シリアルのお湯がけ朝ごはんをご馳走になる

ハーヘイのビーチ

 電源を取りながら、朝台所で、いつものようにラップトップでモノを書いると、初老のイギリス人が食事をしにきた。大変めずらしいことに、彼は一人旅のようだ。
 二人で台所で話し合っていると、サトシさんが起きてきた。
 今回の私の旅は、テント類の一切合財はウエリントンにいる娘にすでに送ってしまったし、言ってみれば最後のおまけのような旅だから、寝袋さえ持っていない旅である。だから食料も調達していない。

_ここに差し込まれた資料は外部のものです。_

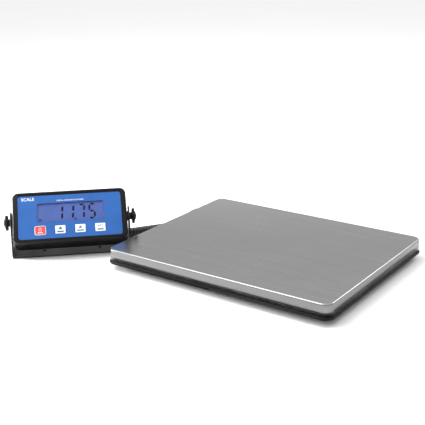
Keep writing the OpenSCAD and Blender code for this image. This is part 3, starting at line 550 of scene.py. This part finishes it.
def soften(bm, height, amount, steps=3):
    """Rounds the rim of a plate at one height."""
    rim = [e for e in bm.edges if all(abs(v.co.z - height) < 1e-4 for v in e.verts)]
    bmesh.ops.bevel(bm, geom=rim, offset=amount, offset_type="OFFSET", segments=steps, profile=0.5,
                    affect="EDGES", material=-1)
    return bm


# The pan's skirt gets painted shade: side=0.52 mixes about half of near black into its upright faces.
stainless = brushed("brushed_stainless", (0.33, 0.33, 0.33), (0.49, 0.49, 0.485), 0.13, 0.25, 5.0, 1300.0,
                    0.000003, 0.2, side=0.52)
skirt_low, notch_r, notch = 14.5, 4, Vector((-175, 115, 14.5))
sheet = soften(rounded_plate(350, 280, 13, skirt_low, 31, 12), 31, 2.5, 6)
bmesh.ops.delete(sheet, geom=[f for f in sheet.faces if f.calc_center_median().z < skirt_low + 0.01],
                 context="FACES")
arch = [Vector((0, math.cos(math.radians(a)), math.sin(math.radians(a)))) for a in range(0, 181, 20)]
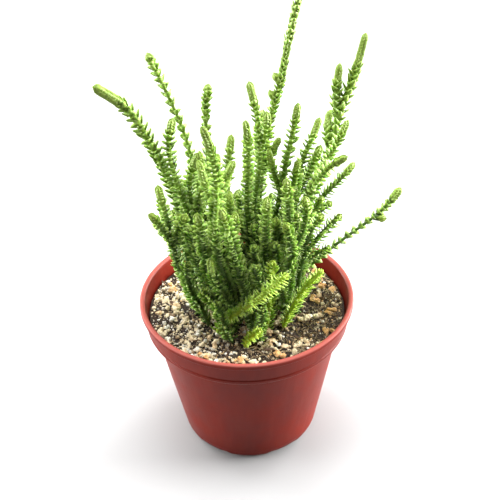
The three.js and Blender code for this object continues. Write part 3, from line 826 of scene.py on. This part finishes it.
BUD_PITCH = 0.40
CLUB_PITCH = 0.62
CLUB_LEAF = 2.9
RING_PITCH = 4.1
RING_DEPTH = 0.3

# Full size of the leaves by habit: spacing of pairs along the stem, length, half width and half
# thickness, how hollow the inner side is, how far it bends up in degrees, how loosely the ranks
# are kept, then radius of the stem's core and of its smooth round tip.
HABITS = {
    "dense": {"pitch": 0.68, "long": 3.6, "wide": 0.70, "thick": 0.32, "hollow": 0.15,
              "bend": 32, "loose": 0.22, "core": 1.15, "club": 2.1},
    "young": {"pitch": 1.20, "long": 3.0, "wide": 1.35, "thick": 0.42, "hollow": 0.35,
              "bend": 30, "loose": 0.12, "core": 1.10, "club": 1.9},
    "open": {"pitch": 1.70, "long": 3.6, "wide": 1.80, "thick": 0.85, "hollow": 0.12,
             "bend": 14, "loose": 0.08, "core": 1.45, "club": 2.3},
    "chain": {"pitch": 1.90, "long": 3.2, "wide": 1.75, "thick": 0.65, "hollow": 0.30,
              "bend": -12, "loose": 0.05, "core": 0.80, "club": 2.4},
}
OUTLINES = {"dense": OVAL, "open": TOOTH, "chain": FUNNEL}


def leaf_size(route, name, places):
    """A measure of the leaves at places along a route. Dense stems go over to young growth."""
    size = HABITS[route["habit"]][name]
    if route["habit"] != "dense":
        return np.full(np.shape(places), float(size))
    youth = eased(route["height_at"](places), BROAD_FROM, BROAD_AT)
    return size + (HABITS["young"][name] - size) * youth


def club_span(route, top, dice):
    """How far below the tip the leaves begin to stand out, and where they all do."""
    if route["habit"] == "open":
        return (7, 11) if route["stem"] else (12, 18)
    if route["habit"] == "chain":
        start = route["club"] or 2.5
        return start, start + 4
    usual = 0.3 + 6.5 * eased(top, 118, 165) * dice.uniform(0.7, 1.2)
    start = route["club"] or usual
    return start, start + 4.5


def rod_radius(below, radius):
    """Radius of a rod with a round end, at a distance below that end."""
    rise = np.clip(below / radius, 0.02, 1)
    return radius * np.sqrt(rise * (2 - rise))


def core_radius(below, full):
    """Radius of the stem's core at a distance below its end."""
    return 0.35 + (full - 0.35) * eased(below, 0, 7)


def freshness(route, below):
    """How fresh the growth is at a distance below the end of a route."""
    return route["fresh"] * (1 - eased(below, 0, FRESH_BELOW))


def height_share(heights):
    """From 0 at the soil to 1 among the tall tips."""
    return np.interp(heights, [SOIL_TOP / MM, 200], [0, 1])


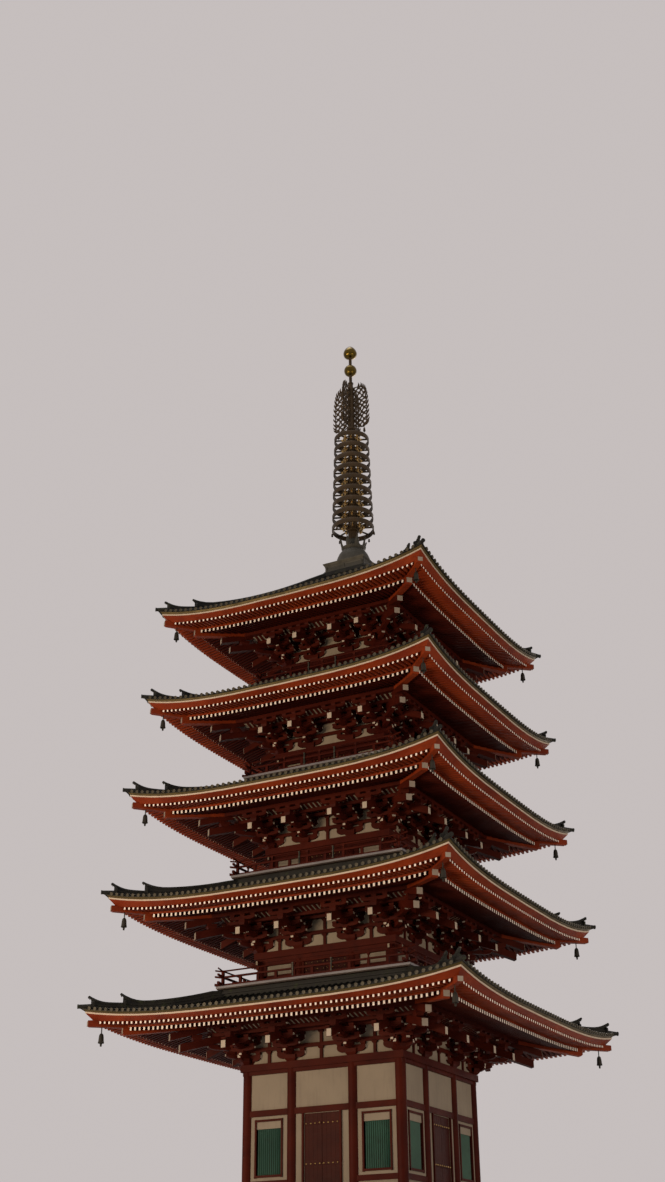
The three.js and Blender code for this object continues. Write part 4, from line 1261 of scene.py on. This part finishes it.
def podiumPieces():
    half, top, outer, wide = podium["half"], podium["height"], podium["copingHalf"], podium["copingWidth"]
    under = top - podium["coping"]
    joint, fine = podium["joint"], podium["fineJoint"]
    blocks, edge, paving = bmesh.new(), bmesh.new(), bmesh.new()
    count = round(2 * half / podium["blockLength"])
    for course, (low, high) in enumerate(pairs(marks(0, under, podium["courses"]))):
        first = 0.5 if course % 2 else 1  # each course's joints stand between those of the next
        joints = [-half + 2 * half * (first + number) / count for number in range(math.ceil(count - first))]
        for x0, x1 in pairs([-half - podium["proud"], *joints, half - 0.1]):
            deep = podium["proud"] + random.uniform(-0.012, 0.006)
            addBox(blocks, (x0 + joint, x1 - joint), (-half - deep, -half + 0.1), (low + joint, high - joint))
    bevelAll(blocks, 0.018)
    for x0, x1 in pairs(marks(-outer, outer - wide, round(2 * outer / podium["copingLength"]))):
        addBox(edge, (x0 + fine, x1 - fine), (-outer, -outer + wide - fine), (under, top))
    bevelAll(edge, 0.03)
    toFourSides(blocks, edge)
    inner = outer - wide
    slabs = pairs(marks(-inner, inner, round(2 * inner / podium["slab"])))
    for y0, y1 in slabs:
        for x0, x1 in slabs:
            drop = random.uniform(0, 0.012)
            addBox(paving, (x0 + fine, x1 - fine), (y0 + fine, y1 - fine), (under + 0.002, top - drop))
    finishPiece(blocks, "podium_blocks", "cutGranite")
    finishPiece(edge, "podium_edgeStones", "cutGranite", ["podium_coping"])
    finishPiece(paving, "podium_paving", "cutGranite")


def stepPieces():
    for name, flight in flights.items():
        bm = bmesh.new()
        levels = marks(flight["foot"], flight["top"], flight["risers"])[1:-1]
        for number, z in enumerate(reversed(levels)):
            back = -flight["front"] - flight["clear"] - number * flight["tread"]
            y = (back - flight["tread"] - flight["nosing"], back)
            for x0, x1 in pairs(marks(-flight["half"], flight["half"], flight["stones"])):
                addBox(bm, (x0 + flight["gap"], x1 - flight["gap"]), y, (z - flight["thick"], z + 0.012))
        bevelAll(bm, flight["bevel"])
        finishPiece(bm, name, flight["paint"])


podiumPieces()
stepPieces()

nodePaints = {
    "stone_podium": "podiumJoints",
    "front_steps": "cutGranite",
    "veranda_steps": "shadedVermilion",
    "tower_plinth": "shadedPlaster",
    "storey1_walls": "shadedPlaster",
    # the floor slabs take the dark brown of painted shade
    **{f"storey{storey.number}_floor": "shadowWood" for storey in storeys},
    **{f"{side}_door": "doorRed" for side in ("front", "right", "back", "left")},
}
for name, paint in nodePaints.items():
    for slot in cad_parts[name].material_slots:
        slot.material = paints[paint]
print("podium made")


# Floor, sky, lamps and camera

stage = {
    "floorHalf": 400,
    "floor": ((0.62, 0.61, 0.59), (0.57, 0.56, 0.54)),
    "sky": (0.88, 0.81, 0.8),
    "skyStrength": 0.64,
    "lampAim": (0, 0, 13),
    "lampSpread": 90,
    "lamps": {  # place, width, height, power, colour
        "keyLight": ((-15, -28.5, 5), 20, 5, 1800, (1.0, 0.78, 0.56)),
        "sideLight": ((29, -8.7, 5), 20, 5, 640, (1.0, 0.82, 0.64)),
        "topLight": ((-6, -8, 80), 40, 40, 4000, (0.95, 0.95, 1.0)),
        "backLight": ((-8, 46, 26), 46, 30, 3200, (1.0, 0.9, 0.8)),
    },
}


def makeStage():
    bm = bmesh.new()
    bmesh.ops.create_grid(bm, x_segments=1, y_segments=1, size=stage["floorHalf"])
    mesh = bpy.data.meshes.new("floor")
    bm.to_mesh(mesh)
    bm.free()
    paint = Paint("paleFloor")
    mesh.materials.append(paint.finish(paint.mix(paint.noise(0.3, 3.0) * 0.2, *stage["floor"]), 0.85))
    addObject("floor", mesh)
    world = bpy.data.worlds.new("studio")
    world.use_nodes = True
    sky = world.node_tree.nodes["Background"].inputs
    sky[0].default_value = (*stage["sky"], 1)
    sky[1].default_value = stage["skyStrength"]
    bpy.context.scene.world = world
    bpy.context.scene.view_settings.view_transform = "Standard"


def makeLights():
    for name, (place, width, height, power, colour) in stage["lamps"].items():
        light = bpy.data.lights.new(name, "AREA")
        light.shape = "RECTANGLE"
        light.size = width
        light.size_y = height
        light.spread = math.radians(stage["lampSpread"])
        light.energy = power
        light.color = colour
        lamp = addObject(name, light)
        lamp.location = place
        lamp.rotation_mode = "QUATERNION"
        lamp.rotation_quaternion = (Vector(stage["lampAim"]) - Vector(place)).to_track_quat("-Z", "Y")


cameraView = {
    "distance": 35.16,
    "height": 0.8,
    "lens": 45.09,
    "angles": {"azimuth": 27.085, "heading": 28.02, "pitch": 26.97, "roll": -0.524},
}


def makeCamera():
    azimuth, heading, pitch, roll = (math.radians(angle) for angle in cameraView["angles"].values())
    data = bpy.data.cameras.new("camera")
    data.lens = cameraView["lens"]
    data.sensor_width = 36
    data.clip_end = 2000
    camera = addObject("camera", data)
    ahead = Vector((-math.sin(heading), math.cos(heading), 0)) * math.cos(pitch)
    ahead.z = math.sin(pitch)
    right = ahead.cross(Vector((0, 0, 1))).normalized()
    up = right.cross(ahead)
    across = math.cos(roll) * right + math.sin(roll) * up
    upright = math.cos(roll) * up - math.sin(roll) * right
    axes = Matrix((across, upright, -ahead)).transposed().to_4x4()
    distance = cameraView["distance"]
    place = shiftBy(math.sin(azimuth) * distance, -math.cos(azimuth) * distance, cameraView["height"])
    camera.matrix_world = place @ axes
    bpy.context.scene.camera = camera


makeStage()
makeLights()
makeCamera()
print("stage made")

 朝ごはんに何を食べているのとサトシさんに聞いてみたら、いつもシリアルだという。ただし、前は牛乳をかけて食べていたのだが、一種の進化現象なのであろう、今はシリアルにお湯をかけて朝食用にしていると、何ともヒッチハイカーらしいことを私に言った。これはなかなかの豪傑だ。
 「それを私もいただけないかな。何にも用意をしていないので」と彼にお願いすると、快く彼はシリアルのお湯がけを私に作ってくれた。
 薄茶色の少し甘いシリアルで、できあがりはキビ団子のような感じなのだが、丼一杯よそってくれたので、かなりの量になる。食べても食べても減らないことに閉口したが、食べ物を粗末にしてはいけないと教わった私は全て残さずに食べた。